Question

A car of mass m starts from rest and accelerates so that the instantaneous power delivered to the car has a constant magnitude $P_0$. The instantaneous velocity of this car is proportional to

• A. $t^2 P_0$
• B. $t^{1/2}$
• C. $t^{-1/2}$
• D. $\frac{1}{\sqrt m}$

Answer 1

The Correct Option is B

To solve this problem, we need to determine how the instantaneous velocity of the car is related to time, given that the instantaneous power delivered to the car has a constant magnitude \( P_0 \).

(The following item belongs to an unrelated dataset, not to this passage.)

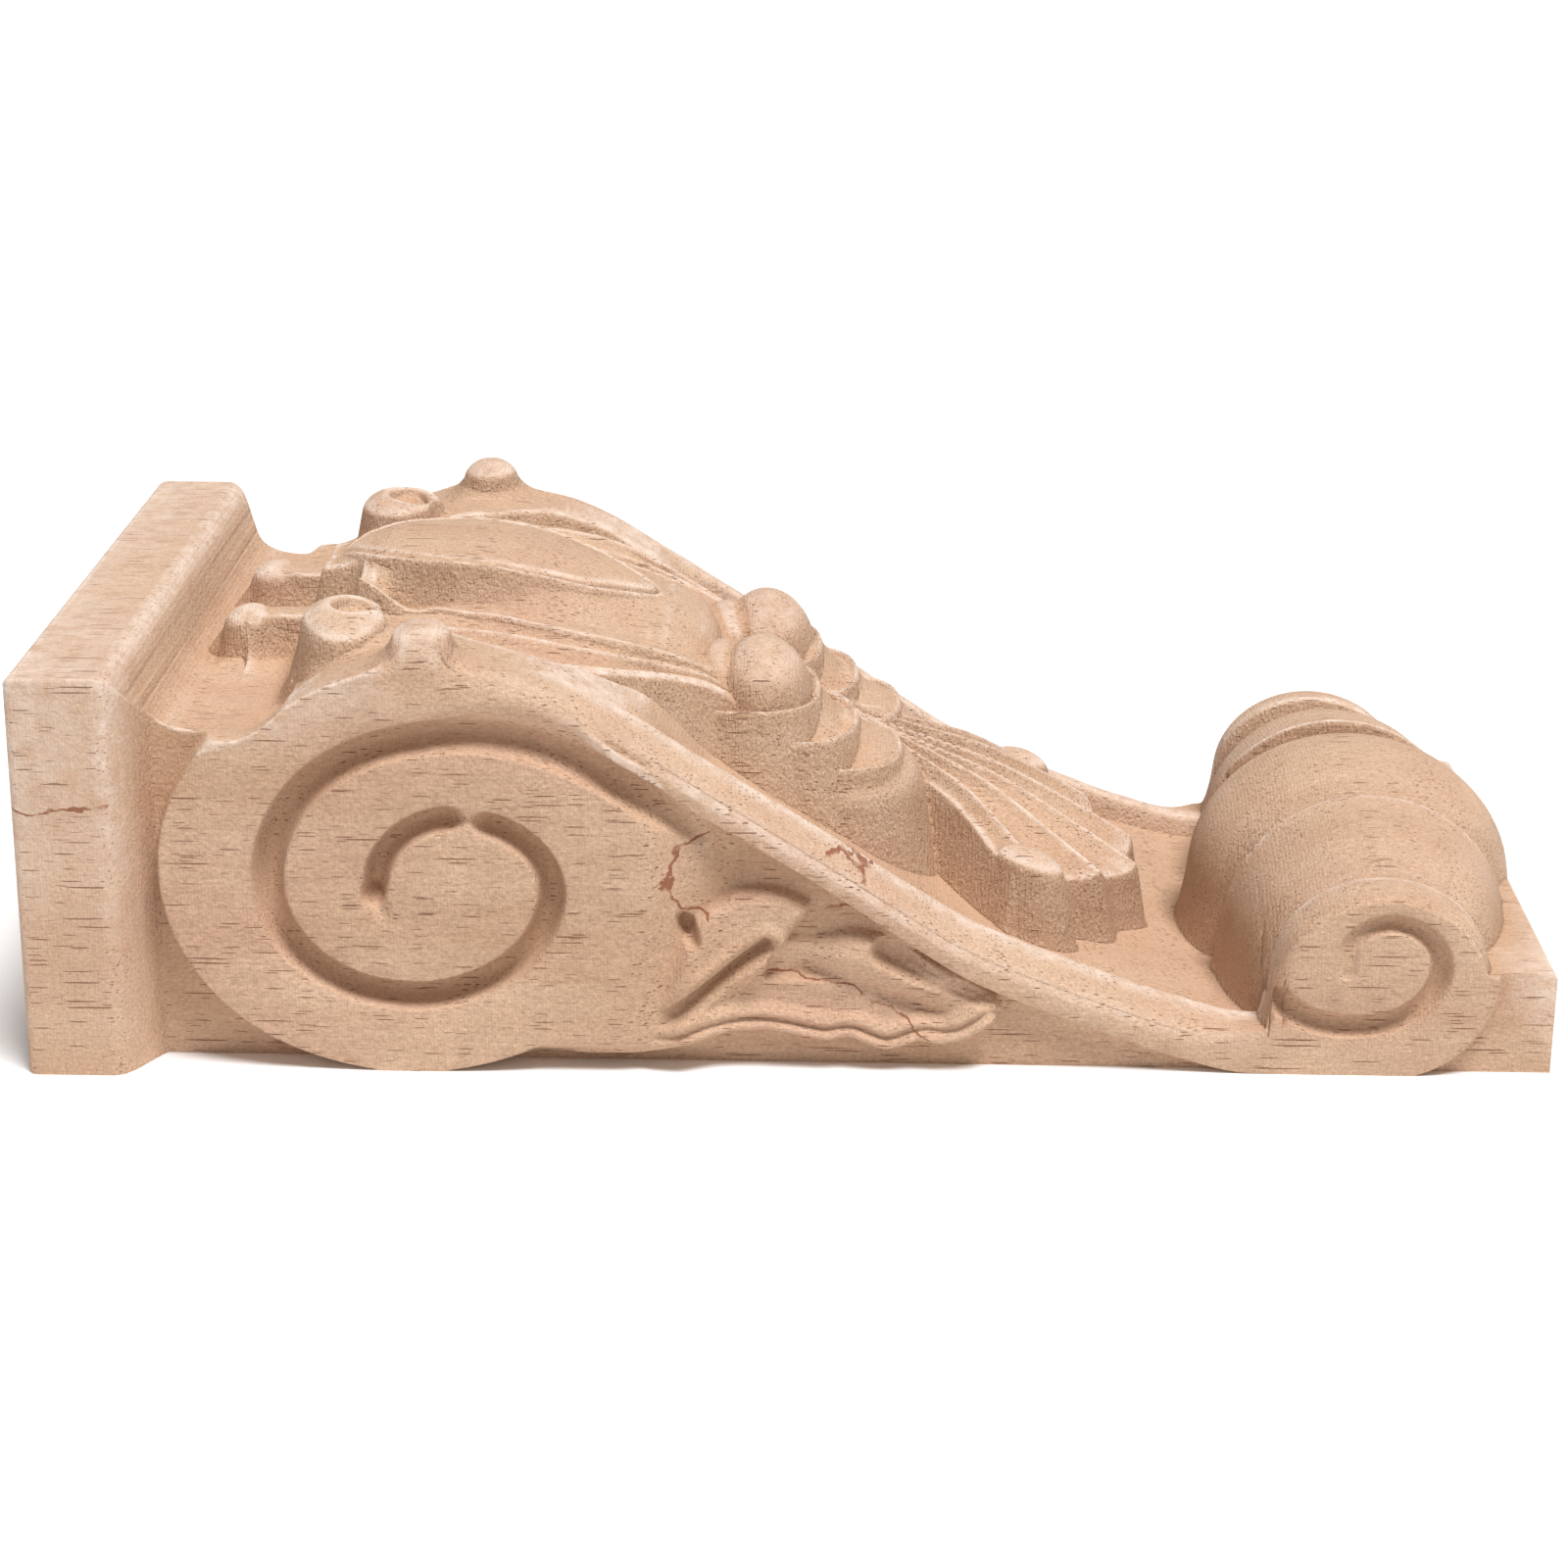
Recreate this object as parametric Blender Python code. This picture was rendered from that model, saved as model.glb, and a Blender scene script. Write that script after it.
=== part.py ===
"""Carved wooden corbel with volutes on both flanks and an acanthus leaf down its front.

It lies on its back: X runs from the cap to the foot, Y across the front, Z out of the wall. Metres.
The wood was carved straight down from the front and straight in from each flank, so the body is
what a front surface (a height for every X and Y) and a flank surface (a half width for every X
and Z) leave in common.
"""

import math

import bmesh
import bpy
import numpy as np

# Overall sizes
LENGTH = 0.200
CAP_WIDTH = 0.102
CAP_DEPTH = 0.0543
BELLY_DEPTH = 0.0610

# Half widths of the flank
CAP_HALF = CAP_WIDTH / 2
DISC_HALF = 0.0481
BODY_HALF = 0.0431
NECK_HALF = 0.0418
BAND_HALF = 0.0468
SMALL_VOLUTE_HALF = 0.0449

# Cap moulding
CAP_FASCIA = 0.0126
CAVETTO_END = 0.0236
CAVETTO_BOTTOM = 0.0424

# Large volute on the flank: an oval disc with a spiral groove
DISC_X, DISC_Z = 0.0500, 0.0275
DISC_RX, DISC_RZ = 0.0323, 0.0280
GROOVE_WIDTH = 0.0044
GROOVE_DEPTH = 0.0036

# Foot scroll: one lobe in the middle and two on each side, each with its radius,
# its inner and outer edge, how much it bulges, and the line it is rolled about
ROLL_OUTER_R = 0.0146
SCROLLS = (
    (0.0223, -0.0140, 0.0140, 0.0030, 0.1778, 0.0110),
    (0.0190, 0.0080, 0.0320, 0.0026, 0.1784, 0.0102),
    (0.0146, 0.0240, 0.0600, 0.0010, 0.1776, 0.0126),
)
FOOT_BLOCK = 0.0142
FOOT_BLOCK_START = 0.1930
FLOOR = 0.0035

# Leaf
STRIP_INNER = 0.0385
CHANNEL_DEPTH = 0.0048
LOBE_X, LOBE_HEAD, LOBE_TAIL, LOBE_HALF = 0.0590, 0.0250, 0.0205, 0.0130
LOBE_RISE = 0.0028
KNOB_X, KNOB_Y, KNOB_R = 0.0520, 0.0425, 0.0042
KNOB_DROP = 0.0006
BALL_X, BALL_Y, BALL_R = 0.0252, 0.0112, 0.0036
BELLS = (
    (0.0935, 0.0105, 0.0093, 0.0103, 0.0492, 0.0072),
    (0.0985, 0.0118, 0.0094, 0.0102, 0.0434, 0.0068),
    (0.1042, 0.0102, 0.0098, 0.0092, 0.0374, 0.0062),
)
BELL_TILT = 0.12
FAN_X = 0.1030
FAN_PITCH = 13.4
FAN_WIDE = 39.0
FAN_ANGLES = (6.5, 20.5, 36.0)
FAN_REACH = (0.0452, 0.0420, 0.0350)
FAN_RUN = (0.0, 0.0074, 0.0167, 0.0245, 0.0350, 0.0450, 0.0600)
FAN_Z = (0.0372, 0.0340, 0.0304, 0.0272, 0.0212, 0.0148, 0.0050)

# How far the lobe's rim, and the level beside it, lie below the belly's top, and where the ridges run
RIM_X = (0.0345, 0.0450, 0.0550, 0.0650, 0.0790, 0.0880)
RIM_DROP = (0.0054, 0.0034, 0.0029, 0.0044, 0.0092, 0.0134)
LEVEL_X = (0.0400, 0.0520, 0.0610, 0.0700, 0.0780, 0.0870, 0.0950)
LEVEL_DROP = (0.0090, 0.0078, 0.0080, 0.0092, 0.0112, 0.0146, 0.0190)
CURL_DROP = 0.0027
RIDGE_X = (0.0450, 0.0526, 0.0610, 0.0700, 0.0780, 0.0870, 0.0950)
RIDGE_A = (0.0165, 0.0170, 0.0185, 0.0200, 0.0200, 0.0180, 0.0160)
RIDGE_B = (0.0225, 0.0232, 0.0248, 0.0264, 0.0250, 0.0230, 0.0200)
RIDGE_C = (0.0270, 0.0290, 0.0325, 0.0335, 0.0310, 0.0270, 0.0240)

# How fine the surfaces are before the flat parts are thinned out
STEP = 0.00060
KEPT_FACES = 9600

# Heights of the flank's top edge from the large volute to the foot
EDGE_X = (0.0, 0.0227, 0.0283, 0.0318, 0.0354, 0.0395, 0.0442, 0.0500, 0.0600, 0.0700, 0.0787,
          0.0875, 0.0965, 0.1055, 0.1147, 0.1237, 0.1382, 0.1493, 0.1600, 0.2000)
EDGE_Z = (0.0452, 0.0452, 0.0455, 0.0471, 0.0502, 0.0525, 0.0541, 0.0552, 0.0546, 0.0520, 0.0472,
          0.0417, 0.0361, 0.0304, 0.0243, 0.0188, 0.0128, 0.0088, 0.0062, 0.0050)


def clamp(t):
    return np.clip(t, 0.0, 1.0)


def ease(t):
    t = clamp(t)
    return t * t * (3 - 2 * t)


def curve(xs, zs, x):
    """A smooth line through the points, with no overshoot between them."""
    xs, zs = np.asarray(xs, float), np.asarray(zs, float)
    step = np.diff(xs)
    slope = np.diff(zs) / step
    m = np.zeros(len(xs))
    same = slope[:-1] * slope[1:] > 0
    m[1:-1][same] = 2 * slope[:-1][same] * slope[1:][same] / (slope[:-1] + slope[1:])[same]
    i = np.clip(np.searchsorted(xs, x) - 1, 0, len(step) - 1)
    t = clamp((x - xs[i]) / step[i])
    a = (1 + 2 * t) * (1 - t) ** 2
    b = t * (1 - t) ** 2
    return a * zs[i] + (1 - a) * zs[i + 1] + step[i] * (b * m[i] - t * t * (1 - t) * m[i + 1])


def smooth_path(points, rounds=3):
    path = np.asarray(points, float)
    for _ in range(rounds):
        a, b = path[:-1], path[1:]
        cut = np.stack([0.75 * a + 0.25 * b, 0.25 * a + 0.75 * b], 1).reshape(-1, 2)
        path = np.vstack([path[:1], cut, path[-1:]])
    return path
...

Step 1: Understand the relation between power, force, and velocity.

The power \( P \) delivered to an object is given by the equation:

P = Fv

Where \( F \) is the force applied on the object and \( v \) is the velocity of the object.

Step 2: Relate power to velocity and time.

Since \( P_0 \) is constant, we have:

P_0 = Fv

If we assume the car's acceleration \( a \) is due to the force \( F \), then by Newton's second law, \( F = ma \). Therefore:

P_0 = ma \cdot v

Substitute acceleration \( a = \frac{dv}{dt} \), we have:

P_0 = m \frac{dv}{dt} \cdot v

Step 3: Solve the differential equation.

Rearranging the terms, we have:

m v \frac{dv}{dt} = P_0

Integrate with respect to time:

Separate the variables:

v \, dv = \frac{P_0}{m} \, dt

Integrate both sides:

\int v \, dv = \int \frac{P_0}{m} \, dt

This gives:

\frac{v^2}{2} = \frac{P_0}{m} t + C

Since the car starts from rest at \( t = 0 \), the constant \( C = 0 \).

Step 4: Derive the relationship between velocity and time.

Now, solve for \( v \):

v^2 = \frac{2P_0}{m} t

Therefore, the velocity \( v \) is given by:

v = \sqrt{\frac{2P_0 t}{m}}

Notice that v \propto \sqrt{t}

Conclusion:

The instantaneous velocity of the car is proportional to t^{1/2}. Therefore, the correct answer is \( t^{1/2} \).